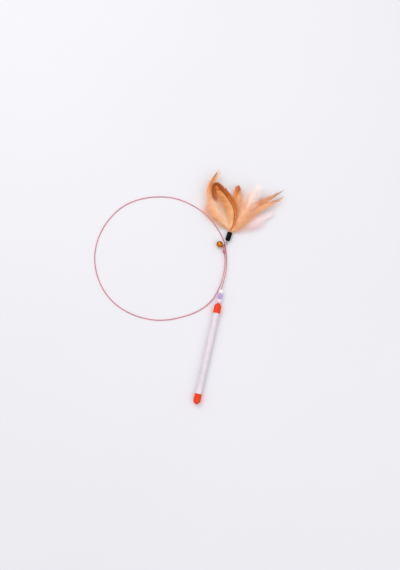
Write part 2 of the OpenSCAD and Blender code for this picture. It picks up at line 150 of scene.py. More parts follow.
class Shading:
    """The node tree of a material or a world, and short ways to add to it."""

    def __init__(self, owner):
        owner.use_nodes = True
        self.tree = owner.node_tree

    def join(self, output, target):
        self.tree.links.new(output, target)

    def add(self, kind, **values):
        node = self.tree.nodes.new(kind)
        for name, value in values.items():
            setattr(node, name, value)
        return node

    def span(self, source, low, high, start=0.0, end=1.0):
        """Stretches a value that runs from start to end, so that it runs from low to high."""
        node = self.add("ShaderNodeMapRange")
        for socket, number in zip(("From Min", "From Max", "To Min", "To Max"), (start, end, low, high)):
            node.inputs[socket].default_value = number
        self.join(source, node.inputs["Value"])
        return node.outputs["Result"]


class Finish(Shading):
    """A material with one Principled shader."""

    def __init__(self, name, colour, rough, metal=0.0):
        self.material = bpy.data.materials.new(name)
        super().__init__(self.material)
        self.shader = self.tree.nodes["Principled BSDF"]
        self.set("Base Color", (*colour, 1))
        self.set("Roughness", rough)
        self.set("Metallic", metal)

    def set(self, socket, value):
        self.shader.inputs[socket].default_value = value

    def drive(self, socket, output):
        self.join(output, self.shader.inputs[socket])

    def place(self, scale=(1, 1, 1), centre=(0, 0, 0)):
        """Object coordinates moved to a centre, then scaled."""
        coordinates = self.add("ShaderNodeTexCoord")
        shift = self.add("ShaderNodeVectorMath", operation="SUBTRACT")
        shift.inputs[1].default_value = centre
        size = self.add("ShaderNodeVectorMath", operation="MULTIPLY")
        size.inputs[1].default_value = scale
        self.join(coordinates.outputs["Object"], shift.inputs[0])
        self.join(shift.outputs[0], size.inputs[0])
        return size.outputs[0]

    def noise(self, size, detail=3, where=None, rough=0.5):
        """Clouds whose grains are about the given length across."""
        node = self.add("ShaderNodeTexNoise")
        node.inputs["Scale"].default_value = 1 / size
        node.inputs["Detail"].default_value = detail
        node.inputs["Roughness"].default_value = rough
        self.join(where or self.place(), node.inputs["Vector"])
        return node.outputs["Fac"]

    def value(self, name):
        """A value that the piece's own mesh carries."""
        return self.add("ShaderNodeAttribute", attribute_name=name).outputs["Fac"]

    def ramp(self, source, dye):
        """The colours of a dye, whose rows are a place from 0 to 1 and a screen colour."""
        node = self.add("ShaderNodeValToRGB")
        band = node.color_ramp
        while len(band.elements) < len(dye):
            band.elements.new(1)
        for element, (place, *colour) in zip(band.elements, dye):
            element.position = place
            element.color = (*paint(*colour), 1)
        self.join(source, node.inputs["Fac"])
        return node.outputs["Color"]

    def mix(self, share, one, other):
        """Blends two colours, each a socket or three numbers."""
        node = self.add("ShaderNodeMix", data_type="RGBA")
        self.join(share, node.inputs[0])
        for target, source in ((node.inputs[6], one), (node.inputs[7], other)):
            if isinstance(source, NodeSocket):
                self.join(source, target)
            else:
                target.default_value = (*source, 1)
        return node.outputs[2]

    def mottle(self, source, colour, dark, light, start, end):
        """Shades of a colour, from dark to light where a value runs from start to end."""
        return self.mix(self.span(source, 0, 1, start, end), shade(colour, dark), shade(colour, light))

    def relief(self, height, depth, distance):
        """Raises and sinks the surface a little."""
        node = self.add("ShaderNodeBump")
        node.inputs["Strength"].default_value = depth
        node.inputs["Distance"].default_value = distance
        if self.shader.inputs["Normal"].is_linked:
            self.join(self.shader.inputs["Normal"].links[0].from_socket, node.inputs["Normal"])
        self.join(height, node.inputs["Height"])
        self.drive("Normal", node.outputs["Normal"])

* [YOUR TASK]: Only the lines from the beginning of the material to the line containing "self.tree = owner.node_tree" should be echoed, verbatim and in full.

* [EXERCISE SOLUTION]:
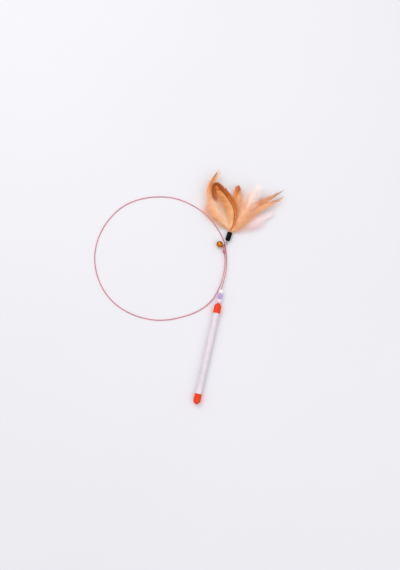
Write part 2 of the OpenSCAD and Blender code for this picture. It picks up at line 150 of scene.py. More parts follow.
class Shading:
    """The node tree of a material or a world, and short ways to add to it."""

    def __init__(self, owner):
        owner.use_nodes = True
        self.tree = owner.node_tree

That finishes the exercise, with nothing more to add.